Goal of the exercise
Each line from the beginning of the data below through the line containing "obj.matrix_parent_inverse = Matrix.Identity(4)" should be repeated exactly, please.

** BEGIN **

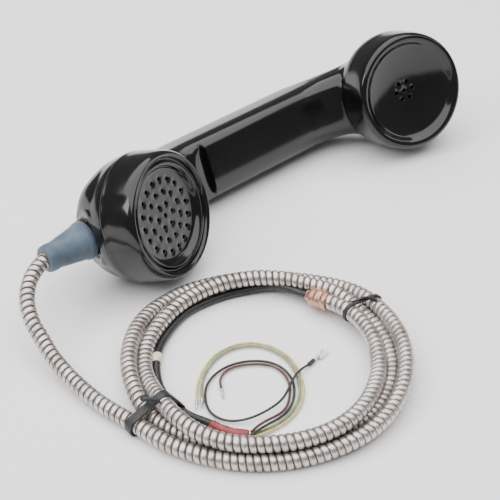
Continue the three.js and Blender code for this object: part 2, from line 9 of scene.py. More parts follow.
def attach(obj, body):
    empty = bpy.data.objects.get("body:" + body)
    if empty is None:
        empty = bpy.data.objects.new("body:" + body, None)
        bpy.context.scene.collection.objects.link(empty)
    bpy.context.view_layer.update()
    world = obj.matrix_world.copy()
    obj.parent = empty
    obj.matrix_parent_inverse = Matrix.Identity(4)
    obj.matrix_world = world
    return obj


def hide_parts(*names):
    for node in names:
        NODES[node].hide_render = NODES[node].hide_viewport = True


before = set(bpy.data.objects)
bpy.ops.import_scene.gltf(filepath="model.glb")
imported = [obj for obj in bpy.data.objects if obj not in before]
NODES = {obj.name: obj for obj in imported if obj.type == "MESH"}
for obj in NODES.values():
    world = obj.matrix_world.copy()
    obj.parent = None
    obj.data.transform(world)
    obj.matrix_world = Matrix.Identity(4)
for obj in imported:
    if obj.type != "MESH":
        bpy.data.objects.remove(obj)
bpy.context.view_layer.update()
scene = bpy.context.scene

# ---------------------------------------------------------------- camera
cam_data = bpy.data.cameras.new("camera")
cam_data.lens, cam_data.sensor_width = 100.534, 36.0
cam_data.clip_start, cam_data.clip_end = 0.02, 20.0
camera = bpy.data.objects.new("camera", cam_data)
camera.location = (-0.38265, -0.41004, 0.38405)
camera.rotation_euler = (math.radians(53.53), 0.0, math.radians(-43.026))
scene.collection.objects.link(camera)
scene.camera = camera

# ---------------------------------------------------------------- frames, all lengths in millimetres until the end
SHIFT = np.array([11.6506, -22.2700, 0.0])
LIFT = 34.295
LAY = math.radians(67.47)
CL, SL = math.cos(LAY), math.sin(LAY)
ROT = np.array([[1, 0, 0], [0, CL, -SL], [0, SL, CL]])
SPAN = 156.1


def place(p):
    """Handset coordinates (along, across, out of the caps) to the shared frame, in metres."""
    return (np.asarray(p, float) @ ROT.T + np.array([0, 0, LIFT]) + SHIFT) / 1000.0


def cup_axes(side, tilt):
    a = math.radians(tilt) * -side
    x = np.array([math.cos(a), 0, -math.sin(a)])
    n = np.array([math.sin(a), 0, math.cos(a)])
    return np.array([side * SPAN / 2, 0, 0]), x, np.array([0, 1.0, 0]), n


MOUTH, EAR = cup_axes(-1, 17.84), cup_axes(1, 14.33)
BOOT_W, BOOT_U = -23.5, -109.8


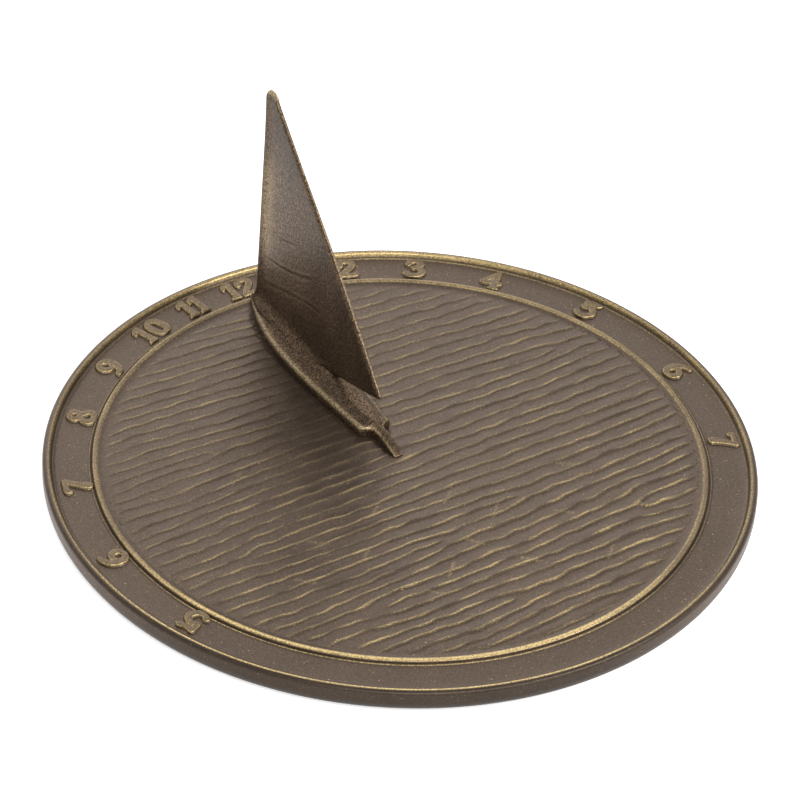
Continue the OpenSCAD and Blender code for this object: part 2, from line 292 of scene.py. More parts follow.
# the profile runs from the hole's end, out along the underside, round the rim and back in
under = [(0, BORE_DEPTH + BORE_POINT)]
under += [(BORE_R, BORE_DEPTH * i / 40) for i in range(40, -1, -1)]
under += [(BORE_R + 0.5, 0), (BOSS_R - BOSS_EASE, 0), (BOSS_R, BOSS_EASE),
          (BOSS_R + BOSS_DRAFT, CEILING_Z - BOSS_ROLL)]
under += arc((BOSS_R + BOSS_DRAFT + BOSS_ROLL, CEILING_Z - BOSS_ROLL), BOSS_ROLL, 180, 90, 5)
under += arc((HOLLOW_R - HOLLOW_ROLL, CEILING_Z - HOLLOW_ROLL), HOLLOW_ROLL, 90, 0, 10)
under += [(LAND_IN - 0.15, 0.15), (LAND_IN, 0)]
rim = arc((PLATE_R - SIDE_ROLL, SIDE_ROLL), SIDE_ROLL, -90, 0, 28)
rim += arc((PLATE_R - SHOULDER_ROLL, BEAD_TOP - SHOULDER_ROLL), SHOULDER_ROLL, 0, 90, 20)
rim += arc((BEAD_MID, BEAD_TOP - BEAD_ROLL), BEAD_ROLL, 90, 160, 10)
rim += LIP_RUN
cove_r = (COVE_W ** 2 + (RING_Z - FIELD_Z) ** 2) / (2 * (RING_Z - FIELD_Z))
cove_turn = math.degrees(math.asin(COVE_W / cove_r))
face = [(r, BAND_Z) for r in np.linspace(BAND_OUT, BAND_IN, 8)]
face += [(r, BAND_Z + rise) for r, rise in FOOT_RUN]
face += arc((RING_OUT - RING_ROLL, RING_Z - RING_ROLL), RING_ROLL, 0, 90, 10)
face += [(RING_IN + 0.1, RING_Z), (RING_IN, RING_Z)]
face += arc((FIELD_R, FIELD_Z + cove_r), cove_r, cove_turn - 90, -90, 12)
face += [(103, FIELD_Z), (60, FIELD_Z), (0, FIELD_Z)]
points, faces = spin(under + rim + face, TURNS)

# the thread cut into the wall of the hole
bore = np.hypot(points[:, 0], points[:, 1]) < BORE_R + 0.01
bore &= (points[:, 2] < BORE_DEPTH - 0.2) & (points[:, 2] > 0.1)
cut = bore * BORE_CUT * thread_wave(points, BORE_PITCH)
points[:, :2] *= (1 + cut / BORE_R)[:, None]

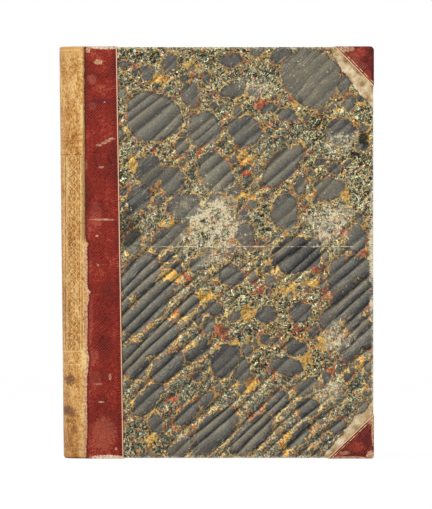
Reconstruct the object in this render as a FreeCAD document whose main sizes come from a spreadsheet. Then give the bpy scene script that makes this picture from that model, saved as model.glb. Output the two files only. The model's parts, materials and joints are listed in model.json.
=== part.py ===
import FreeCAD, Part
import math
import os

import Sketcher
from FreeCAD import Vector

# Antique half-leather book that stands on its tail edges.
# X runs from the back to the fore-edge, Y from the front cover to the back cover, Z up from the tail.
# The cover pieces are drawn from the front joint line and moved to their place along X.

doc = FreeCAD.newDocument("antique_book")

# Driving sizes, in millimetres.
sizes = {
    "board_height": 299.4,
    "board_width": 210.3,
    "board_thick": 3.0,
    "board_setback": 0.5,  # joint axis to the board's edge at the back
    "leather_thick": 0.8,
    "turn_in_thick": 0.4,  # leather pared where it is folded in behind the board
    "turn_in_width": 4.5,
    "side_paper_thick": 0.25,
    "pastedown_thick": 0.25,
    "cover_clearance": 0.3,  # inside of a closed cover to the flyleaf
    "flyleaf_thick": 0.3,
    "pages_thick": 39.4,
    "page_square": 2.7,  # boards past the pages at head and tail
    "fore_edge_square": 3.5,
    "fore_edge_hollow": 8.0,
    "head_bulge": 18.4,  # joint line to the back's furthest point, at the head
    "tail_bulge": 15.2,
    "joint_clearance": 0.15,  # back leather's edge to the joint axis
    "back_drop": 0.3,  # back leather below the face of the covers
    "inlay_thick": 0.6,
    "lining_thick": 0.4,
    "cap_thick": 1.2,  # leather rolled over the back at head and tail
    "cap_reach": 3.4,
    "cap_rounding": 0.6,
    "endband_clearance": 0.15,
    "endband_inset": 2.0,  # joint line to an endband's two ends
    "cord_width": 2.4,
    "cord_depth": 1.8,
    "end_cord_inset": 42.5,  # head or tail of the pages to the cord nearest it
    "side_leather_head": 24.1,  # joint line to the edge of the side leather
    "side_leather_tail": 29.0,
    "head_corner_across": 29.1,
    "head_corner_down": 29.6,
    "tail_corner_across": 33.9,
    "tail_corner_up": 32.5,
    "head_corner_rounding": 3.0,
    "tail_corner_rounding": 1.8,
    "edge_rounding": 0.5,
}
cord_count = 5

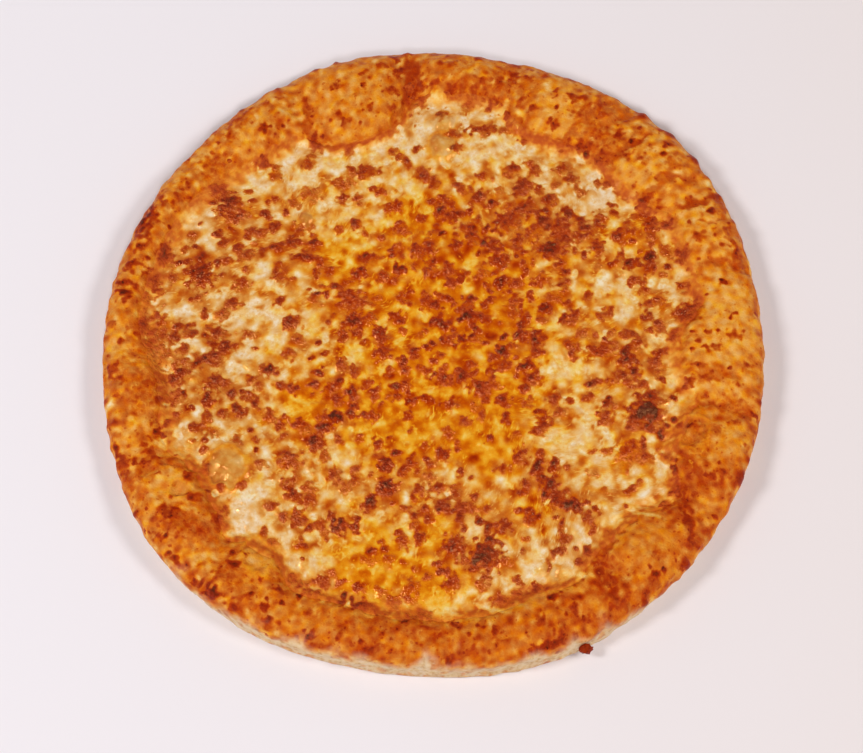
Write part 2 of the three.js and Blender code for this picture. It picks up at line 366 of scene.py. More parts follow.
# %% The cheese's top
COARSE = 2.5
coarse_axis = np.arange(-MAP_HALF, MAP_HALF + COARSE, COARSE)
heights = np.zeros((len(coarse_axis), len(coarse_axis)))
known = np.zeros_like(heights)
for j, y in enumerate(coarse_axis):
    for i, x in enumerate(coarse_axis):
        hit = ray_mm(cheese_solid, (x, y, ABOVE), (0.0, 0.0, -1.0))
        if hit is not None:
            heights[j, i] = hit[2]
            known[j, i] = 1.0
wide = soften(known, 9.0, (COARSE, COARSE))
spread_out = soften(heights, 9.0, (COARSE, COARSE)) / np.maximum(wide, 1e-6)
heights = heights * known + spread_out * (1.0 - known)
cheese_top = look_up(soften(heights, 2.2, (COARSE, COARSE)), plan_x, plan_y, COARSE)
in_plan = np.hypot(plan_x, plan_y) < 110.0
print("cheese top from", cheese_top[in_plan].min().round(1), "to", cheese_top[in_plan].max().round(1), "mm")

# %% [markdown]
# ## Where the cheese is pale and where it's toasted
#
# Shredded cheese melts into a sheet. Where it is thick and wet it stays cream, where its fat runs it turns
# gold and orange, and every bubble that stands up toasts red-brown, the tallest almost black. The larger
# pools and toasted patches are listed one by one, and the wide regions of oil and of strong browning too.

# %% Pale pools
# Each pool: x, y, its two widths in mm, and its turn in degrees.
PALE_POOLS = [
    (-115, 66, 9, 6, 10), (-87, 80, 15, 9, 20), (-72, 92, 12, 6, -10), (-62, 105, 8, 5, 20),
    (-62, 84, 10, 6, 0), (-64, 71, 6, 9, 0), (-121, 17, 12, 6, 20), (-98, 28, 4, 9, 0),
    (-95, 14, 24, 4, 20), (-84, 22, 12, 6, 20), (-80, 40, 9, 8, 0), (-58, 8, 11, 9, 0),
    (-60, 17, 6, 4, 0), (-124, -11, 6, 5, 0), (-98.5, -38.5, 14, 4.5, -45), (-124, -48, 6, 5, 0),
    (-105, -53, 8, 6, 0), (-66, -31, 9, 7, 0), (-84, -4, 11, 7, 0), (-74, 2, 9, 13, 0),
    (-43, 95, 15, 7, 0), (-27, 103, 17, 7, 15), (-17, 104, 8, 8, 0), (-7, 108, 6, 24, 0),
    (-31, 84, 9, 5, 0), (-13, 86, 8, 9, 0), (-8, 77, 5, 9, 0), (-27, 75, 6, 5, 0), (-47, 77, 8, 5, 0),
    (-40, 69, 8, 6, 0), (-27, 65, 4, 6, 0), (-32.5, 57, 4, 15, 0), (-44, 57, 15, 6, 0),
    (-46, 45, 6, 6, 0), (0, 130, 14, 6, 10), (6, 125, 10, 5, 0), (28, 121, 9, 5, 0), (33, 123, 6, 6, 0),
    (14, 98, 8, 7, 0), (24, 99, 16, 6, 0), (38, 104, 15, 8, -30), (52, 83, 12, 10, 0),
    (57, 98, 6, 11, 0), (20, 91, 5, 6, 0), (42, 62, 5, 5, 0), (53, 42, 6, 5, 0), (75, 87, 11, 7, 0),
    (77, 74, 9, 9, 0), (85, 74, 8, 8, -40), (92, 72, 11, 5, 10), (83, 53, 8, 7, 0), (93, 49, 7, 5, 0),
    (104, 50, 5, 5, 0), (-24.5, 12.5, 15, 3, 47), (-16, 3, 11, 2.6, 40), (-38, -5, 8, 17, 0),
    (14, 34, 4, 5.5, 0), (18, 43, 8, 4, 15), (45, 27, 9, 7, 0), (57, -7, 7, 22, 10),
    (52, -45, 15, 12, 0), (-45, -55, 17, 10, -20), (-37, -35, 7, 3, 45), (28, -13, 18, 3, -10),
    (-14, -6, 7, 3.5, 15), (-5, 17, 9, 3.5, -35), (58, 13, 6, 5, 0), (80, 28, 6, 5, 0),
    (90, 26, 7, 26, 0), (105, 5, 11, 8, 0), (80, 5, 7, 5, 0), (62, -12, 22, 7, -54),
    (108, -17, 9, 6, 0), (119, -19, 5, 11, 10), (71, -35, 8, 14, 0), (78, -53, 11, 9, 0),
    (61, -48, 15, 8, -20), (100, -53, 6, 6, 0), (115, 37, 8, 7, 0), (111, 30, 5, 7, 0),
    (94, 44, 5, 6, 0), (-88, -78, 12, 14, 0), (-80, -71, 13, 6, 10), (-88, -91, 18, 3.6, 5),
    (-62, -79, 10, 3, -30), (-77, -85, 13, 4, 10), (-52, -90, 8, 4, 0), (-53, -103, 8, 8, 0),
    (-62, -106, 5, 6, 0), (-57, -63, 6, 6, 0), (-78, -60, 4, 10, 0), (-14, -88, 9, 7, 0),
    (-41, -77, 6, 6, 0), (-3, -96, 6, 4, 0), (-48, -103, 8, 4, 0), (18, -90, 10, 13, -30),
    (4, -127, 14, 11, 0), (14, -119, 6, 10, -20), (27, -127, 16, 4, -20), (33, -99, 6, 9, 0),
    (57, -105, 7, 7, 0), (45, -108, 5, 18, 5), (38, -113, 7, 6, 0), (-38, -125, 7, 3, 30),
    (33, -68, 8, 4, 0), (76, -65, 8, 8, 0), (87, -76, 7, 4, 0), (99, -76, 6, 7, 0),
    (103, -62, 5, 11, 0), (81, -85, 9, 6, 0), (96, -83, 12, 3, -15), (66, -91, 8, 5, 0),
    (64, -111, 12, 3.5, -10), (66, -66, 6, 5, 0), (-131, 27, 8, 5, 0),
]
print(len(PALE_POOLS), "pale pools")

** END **

Complete response
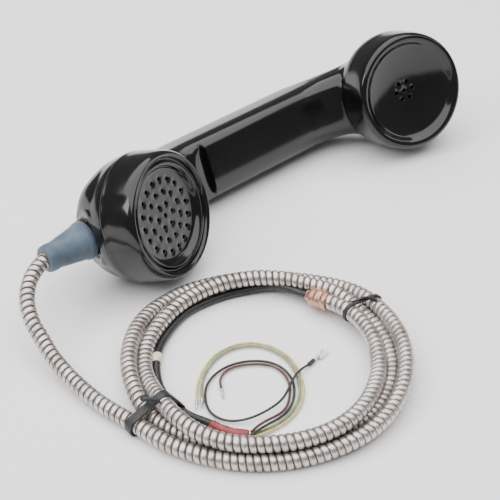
Continue the three.js and Blender code for this object: part 2, from line 9 of scene.py. More parts follow.
def attach(obj, body):
    empty = bpy.data.objects.get("body:" + body)
    if empty is None:
        empty = bpy.data.objects.new("body:" + body, None)
        bpy.context.scene.collection.objects.link(empty)
    bpy.context.view_layer.update()
    world = obj.matrix_world.copy()
    obj.parent = empty
    obj.matrix_parent_inverse = Matrix.Identity(4)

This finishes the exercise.